**Information supplied**
◆ ◆ ◆
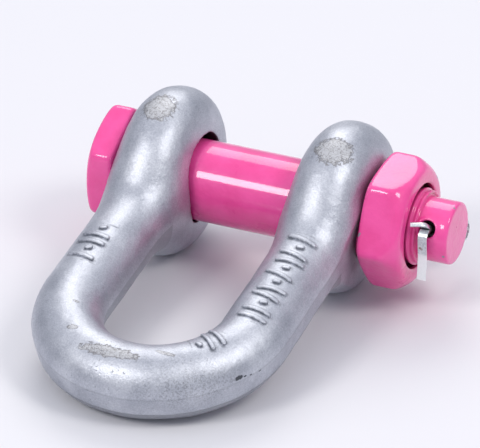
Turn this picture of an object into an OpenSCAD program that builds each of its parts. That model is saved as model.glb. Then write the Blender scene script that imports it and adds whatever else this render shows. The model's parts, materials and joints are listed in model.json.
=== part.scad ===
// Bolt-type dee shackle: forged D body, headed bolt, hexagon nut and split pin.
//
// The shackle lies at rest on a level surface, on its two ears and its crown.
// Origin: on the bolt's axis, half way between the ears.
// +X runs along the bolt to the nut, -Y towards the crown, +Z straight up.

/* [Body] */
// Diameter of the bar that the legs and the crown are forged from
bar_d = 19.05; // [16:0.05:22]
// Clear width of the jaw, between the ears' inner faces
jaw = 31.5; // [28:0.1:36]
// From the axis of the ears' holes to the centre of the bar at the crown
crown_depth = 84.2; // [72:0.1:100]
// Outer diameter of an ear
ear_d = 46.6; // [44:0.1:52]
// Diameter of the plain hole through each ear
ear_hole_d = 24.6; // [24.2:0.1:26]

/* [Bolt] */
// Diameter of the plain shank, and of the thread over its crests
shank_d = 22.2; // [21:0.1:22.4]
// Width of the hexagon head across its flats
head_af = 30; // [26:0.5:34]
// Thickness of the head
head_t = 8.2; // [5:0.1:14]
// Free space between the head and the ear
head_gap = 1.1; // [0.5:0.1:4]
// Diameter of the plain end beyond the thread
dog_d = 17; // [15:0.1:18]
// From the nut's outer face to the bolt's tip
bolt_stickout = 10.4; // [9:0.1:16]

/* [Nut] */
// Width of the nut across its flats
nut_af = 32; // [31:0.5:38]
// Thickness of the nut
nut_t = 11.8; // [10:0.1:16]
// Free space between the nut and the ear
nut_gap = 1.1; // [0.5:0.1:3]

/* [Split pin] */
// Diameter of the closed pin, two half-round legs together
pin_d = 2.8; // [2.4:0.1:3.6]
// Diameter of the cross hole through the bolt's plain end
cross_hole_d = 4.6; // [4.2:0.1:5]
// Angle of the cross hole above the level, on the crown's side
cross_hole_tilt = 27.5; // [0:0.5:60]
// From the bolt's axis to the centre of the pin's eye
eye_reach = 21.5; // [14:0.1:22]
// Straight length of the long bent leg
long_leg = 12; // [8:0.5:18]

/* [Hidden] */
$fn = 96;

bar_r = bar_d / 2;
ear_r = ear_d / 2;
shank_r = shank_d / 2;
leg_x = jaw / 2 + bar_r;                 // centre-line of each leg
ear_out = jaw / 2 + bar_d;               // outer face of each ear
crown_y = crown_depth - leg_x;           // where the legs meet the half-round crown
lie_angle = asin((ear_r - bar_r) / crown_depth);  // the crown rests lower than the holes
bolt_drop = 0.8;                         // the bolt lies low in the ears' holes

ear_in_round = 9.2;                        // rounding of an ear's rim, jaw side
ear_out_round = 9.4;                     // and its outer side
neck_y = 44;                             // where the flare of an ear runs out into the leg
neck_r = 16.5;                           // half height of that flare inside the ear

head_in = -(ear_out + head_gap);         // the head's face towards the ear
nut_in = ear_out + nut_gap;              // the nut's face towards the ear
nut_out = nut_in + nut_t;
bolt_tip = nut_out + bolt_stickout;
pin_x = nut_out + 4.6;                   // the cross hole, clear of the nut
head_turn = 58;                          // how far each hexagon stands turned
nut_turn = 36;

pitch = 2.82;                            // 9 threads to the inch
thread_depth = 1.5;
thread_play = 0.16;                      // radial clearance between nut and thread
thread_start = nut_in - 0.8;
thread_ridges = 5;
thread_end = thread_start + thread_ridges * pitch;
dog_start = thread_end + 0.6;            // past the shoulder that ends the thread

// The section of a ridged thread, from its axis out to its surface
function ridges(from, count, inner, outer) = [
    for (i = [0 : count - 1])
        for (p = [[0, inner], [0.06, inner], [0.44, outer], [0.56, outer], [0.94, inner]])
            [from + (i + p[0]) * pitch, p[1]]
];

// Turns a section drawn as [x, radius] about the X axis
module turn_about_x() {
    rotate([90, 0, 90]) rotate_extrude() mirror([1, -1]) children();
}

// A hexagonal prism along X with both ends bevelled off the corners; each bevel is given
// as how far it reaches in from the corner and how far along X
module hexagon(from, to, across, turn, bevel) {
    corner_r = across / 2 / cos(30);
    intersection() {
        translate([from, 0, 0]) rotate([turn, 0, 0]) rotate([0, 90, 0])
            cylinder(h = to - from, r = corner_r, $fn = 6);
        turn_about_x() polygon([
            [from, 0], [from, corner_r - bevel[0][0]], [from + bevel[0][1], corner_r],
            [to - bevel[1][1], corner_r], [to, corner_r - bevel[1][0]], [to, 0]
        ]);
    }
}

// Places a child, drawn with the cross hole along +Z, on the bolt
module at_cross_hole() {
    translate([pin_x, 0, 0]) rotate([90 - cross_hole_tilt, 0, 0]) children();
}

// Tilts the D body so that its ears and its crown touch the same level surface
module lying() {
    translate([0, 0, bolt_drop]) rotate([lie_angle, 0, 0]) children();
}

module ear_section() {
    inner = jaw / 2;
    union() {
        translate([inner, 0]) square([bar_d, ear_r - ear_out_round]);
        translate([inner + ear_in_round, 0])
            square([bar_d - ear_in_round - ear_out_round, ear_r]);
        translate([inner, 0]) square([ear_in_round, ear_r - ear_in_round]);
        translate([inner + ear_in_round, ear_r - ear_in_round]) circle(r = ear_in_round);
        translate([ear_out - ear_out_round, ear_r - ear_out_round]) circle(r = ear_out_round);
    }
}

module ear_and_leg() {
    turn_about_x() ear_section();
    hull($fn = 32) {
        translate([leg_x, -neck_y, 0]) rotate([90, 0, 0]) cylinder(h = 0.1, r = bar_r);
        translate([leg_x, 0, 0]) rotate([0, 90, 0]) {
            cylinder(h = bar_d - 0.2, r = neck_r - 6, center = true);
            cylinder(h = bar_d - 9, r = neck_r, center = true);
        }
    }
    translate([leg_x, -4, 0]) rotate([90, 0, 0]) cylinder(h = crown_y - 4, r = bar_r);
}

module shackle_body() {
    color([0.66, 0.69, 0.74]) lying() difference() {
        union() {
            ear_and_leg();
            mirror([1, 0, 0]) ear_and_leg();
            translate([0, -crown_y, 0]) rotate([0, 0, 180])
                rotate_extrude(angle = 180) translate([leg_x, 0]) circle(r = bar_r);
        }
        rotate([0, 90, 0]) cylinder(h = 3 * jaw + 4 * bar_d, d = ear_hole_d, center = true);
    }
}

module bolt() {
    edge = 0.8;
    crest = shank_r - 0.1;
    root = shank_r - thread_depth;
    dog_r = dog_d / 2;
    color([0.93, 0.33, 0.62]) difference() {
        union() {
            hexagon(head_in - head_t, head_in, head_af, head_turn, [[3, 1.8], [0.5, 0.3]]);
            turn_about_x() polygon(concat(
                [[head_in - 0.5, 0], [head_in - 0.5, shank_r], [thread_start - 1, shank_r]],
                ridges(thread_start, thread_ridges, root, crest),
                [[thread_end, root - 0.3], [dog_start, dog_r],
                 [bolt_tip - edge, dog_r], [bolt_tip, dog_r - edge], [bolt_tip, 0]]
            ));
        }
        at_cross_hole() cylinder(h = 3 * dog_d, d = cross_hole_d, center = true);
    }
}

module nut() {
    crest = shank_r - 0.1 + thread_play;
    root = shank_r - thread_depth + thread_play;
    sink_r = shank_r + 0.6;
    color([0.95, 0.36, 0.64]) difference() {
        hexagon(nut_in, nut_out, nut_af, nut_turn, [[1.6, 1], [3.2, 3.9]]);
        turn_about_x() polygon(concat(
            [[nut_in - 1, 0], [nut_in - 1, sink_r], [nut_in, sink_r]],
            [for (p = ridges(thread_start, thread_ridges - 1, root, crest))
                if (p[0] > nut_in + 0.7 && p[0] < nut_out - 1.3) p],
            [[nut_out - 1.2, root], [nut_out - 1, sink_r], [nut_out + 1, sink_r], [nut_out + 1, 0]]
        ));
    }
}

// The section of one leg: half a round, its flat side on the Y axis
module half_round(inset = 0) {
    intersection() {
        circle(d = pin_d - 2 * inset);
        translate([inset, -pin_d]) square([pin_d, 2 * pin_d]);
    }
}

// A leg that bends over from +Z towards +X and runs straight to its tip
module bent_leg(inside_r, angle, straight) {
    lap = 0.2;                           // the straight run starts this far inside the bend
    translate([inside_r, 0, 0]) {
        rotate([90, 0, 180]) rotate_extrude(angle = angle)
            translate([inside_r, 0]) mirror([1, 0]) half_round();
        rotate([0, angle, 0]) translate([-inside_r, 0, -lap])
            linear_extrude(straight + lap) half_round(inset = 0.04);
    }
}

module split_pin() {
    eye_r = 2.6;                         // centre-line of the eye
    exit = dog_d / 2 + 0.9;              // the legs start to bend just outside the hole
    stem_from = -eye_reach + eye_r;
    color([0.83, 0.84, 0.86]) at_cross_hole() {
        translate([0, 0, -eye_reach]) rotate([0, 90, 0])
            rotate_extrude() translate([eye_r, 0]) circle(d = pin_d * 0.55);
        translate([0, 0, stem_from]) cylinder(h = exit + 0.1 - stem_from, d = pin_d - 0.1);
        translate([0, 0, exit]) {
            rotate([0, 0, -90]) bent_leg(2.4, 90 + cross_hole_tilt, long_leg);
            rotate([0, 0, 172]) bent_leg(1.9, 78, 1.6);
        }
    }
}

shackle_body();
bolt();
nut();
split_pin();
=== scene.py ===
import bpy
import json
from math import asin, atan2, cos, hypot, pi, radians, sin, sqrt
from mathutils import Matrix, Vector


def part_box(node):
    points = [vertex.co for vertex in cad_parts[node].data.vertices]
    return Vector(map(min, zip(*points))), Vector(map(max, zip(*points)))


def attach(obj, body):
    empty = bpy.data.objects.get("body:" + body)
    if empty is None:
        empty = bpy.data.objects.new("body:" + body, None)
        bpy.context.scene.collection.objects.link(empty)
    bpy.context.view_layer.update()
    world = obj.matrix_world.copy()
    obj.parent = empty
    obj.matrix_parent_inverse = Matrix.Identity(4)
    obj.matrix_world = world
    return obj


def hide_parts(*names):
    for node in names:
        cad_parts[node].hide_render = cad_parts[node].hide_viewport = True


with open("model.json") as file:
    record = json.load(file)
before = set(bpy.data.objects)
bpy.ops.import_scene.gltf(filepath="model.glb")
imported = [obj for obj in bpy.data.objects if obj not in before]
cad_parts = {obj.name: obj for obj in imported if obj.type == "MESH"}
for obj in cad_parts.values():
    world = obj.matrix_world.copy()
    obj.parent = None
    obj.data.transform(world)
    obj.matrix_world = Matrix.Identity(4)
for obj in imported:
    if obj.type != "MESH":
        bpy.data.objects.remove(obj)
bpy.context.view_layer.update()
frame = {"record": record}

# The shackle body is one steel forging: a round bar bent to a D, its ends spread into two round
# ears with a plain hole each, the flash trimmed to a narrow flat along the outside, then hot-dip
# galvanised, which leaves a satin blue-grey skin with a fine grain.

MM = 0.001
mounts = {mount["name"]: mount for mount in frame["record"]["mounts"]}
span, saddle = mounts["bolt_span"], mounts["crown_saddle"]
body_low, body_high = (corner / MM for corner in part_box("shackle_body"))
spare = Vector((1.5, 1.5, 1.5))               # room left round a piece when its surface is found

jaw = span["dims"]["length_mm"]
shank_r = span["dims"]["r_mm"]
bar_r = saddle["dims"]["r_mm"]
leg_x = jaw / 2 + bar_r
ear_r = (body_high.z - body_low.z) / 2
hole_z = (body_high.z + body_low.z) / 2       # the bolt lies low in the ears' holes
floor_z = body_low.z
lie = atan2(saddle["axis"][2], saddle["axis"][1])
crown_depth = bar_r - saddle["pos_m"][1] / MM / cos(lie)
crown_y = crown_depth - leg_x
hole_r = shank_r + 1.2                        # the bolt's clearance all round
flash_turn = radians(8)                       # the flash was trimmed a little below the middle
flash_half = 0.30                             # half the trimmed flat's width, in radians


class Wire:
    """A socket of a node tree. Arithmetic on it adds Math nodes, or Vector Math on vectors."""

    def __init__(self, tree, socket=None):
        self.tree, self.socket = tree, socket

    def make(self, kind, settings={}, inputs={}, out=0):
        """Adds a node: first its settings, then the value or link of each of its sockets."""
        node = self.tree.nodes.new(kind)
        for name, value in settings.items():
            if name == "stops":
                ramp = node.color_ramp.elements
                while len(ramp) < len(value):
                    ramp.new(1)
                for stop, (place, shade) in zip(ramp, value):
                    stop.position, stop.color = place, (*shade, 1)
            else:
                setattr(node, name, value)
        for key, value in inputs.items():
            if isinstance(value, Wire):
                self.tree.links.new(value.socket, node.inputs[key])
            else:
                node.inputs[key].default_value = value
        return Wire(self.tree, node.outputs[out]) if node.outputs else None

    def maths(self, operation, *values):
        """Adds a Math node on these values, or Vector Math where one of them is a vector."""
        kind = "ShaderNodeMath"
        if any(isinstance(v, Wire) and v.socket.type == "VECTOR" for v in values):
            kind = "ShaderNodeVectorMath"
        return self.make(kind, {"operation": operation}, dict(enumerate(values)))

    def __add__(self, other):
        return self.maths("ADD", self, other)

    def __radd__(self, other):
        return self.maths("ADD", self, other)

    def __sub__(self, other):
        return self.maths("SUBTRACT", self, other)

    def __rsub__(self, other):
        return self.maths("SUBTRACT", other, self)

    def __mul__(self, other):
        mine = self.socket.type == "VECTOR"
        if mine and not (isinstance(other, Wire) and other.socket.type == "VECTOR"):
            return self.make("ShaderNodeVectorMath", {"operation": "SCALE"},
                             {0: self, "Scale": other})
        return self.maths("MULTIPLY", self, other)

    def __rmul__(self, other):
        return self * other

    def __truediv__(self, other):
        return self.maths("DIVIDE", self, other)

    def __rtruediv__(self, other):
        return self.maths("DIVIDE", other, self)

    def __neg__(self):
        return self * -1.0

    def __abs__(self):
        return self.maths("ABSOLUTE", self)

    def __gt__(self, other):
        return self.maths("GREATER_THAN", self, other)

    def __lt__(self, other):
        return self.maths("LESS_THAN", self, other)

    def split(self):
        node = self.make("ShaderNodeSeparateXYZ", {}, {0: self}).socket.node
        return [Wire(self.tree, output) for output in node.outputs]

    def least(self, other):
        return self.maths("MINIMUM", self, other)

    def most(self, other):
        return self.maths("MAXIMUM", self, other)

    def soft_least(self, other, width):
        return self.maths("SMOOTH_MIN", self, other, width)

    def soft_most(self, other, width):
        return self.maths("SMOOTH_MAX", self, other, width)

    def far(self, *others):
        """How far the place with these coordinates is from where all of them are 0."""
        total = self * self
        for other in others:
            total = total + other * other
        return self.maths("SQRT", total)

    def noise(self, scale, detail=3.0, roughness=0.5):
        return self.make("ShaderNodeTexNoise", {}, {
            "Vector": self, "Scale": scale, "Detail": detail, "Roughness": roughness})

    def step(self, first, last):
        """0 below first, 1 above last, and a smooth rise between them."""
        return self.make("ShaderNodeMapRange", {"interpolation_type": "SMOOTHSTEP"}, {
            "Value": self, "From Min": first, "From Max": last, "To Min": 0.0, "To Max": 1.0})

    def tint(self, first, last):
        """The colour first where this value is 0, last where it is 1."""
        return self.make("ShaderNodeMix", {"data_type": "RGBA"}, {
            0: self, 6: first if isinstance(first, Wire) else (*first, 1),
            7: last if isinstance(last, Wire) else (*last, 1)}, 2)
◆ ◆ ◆
**What is being asked**
From the data above, copy out every line with the string "model" in it.

**Solution below**
Turn this picture of an object into an OpenSCAD program that builds each of its parts. That model is saved as model.glb. Then write the Blender scene script that imports it and adds whatever else this render shows. The model's parts, materials and joints are listed in model.json.
with open("model.json") as file:
bpy.ops.import_scene.gltf(filepath="model.glb")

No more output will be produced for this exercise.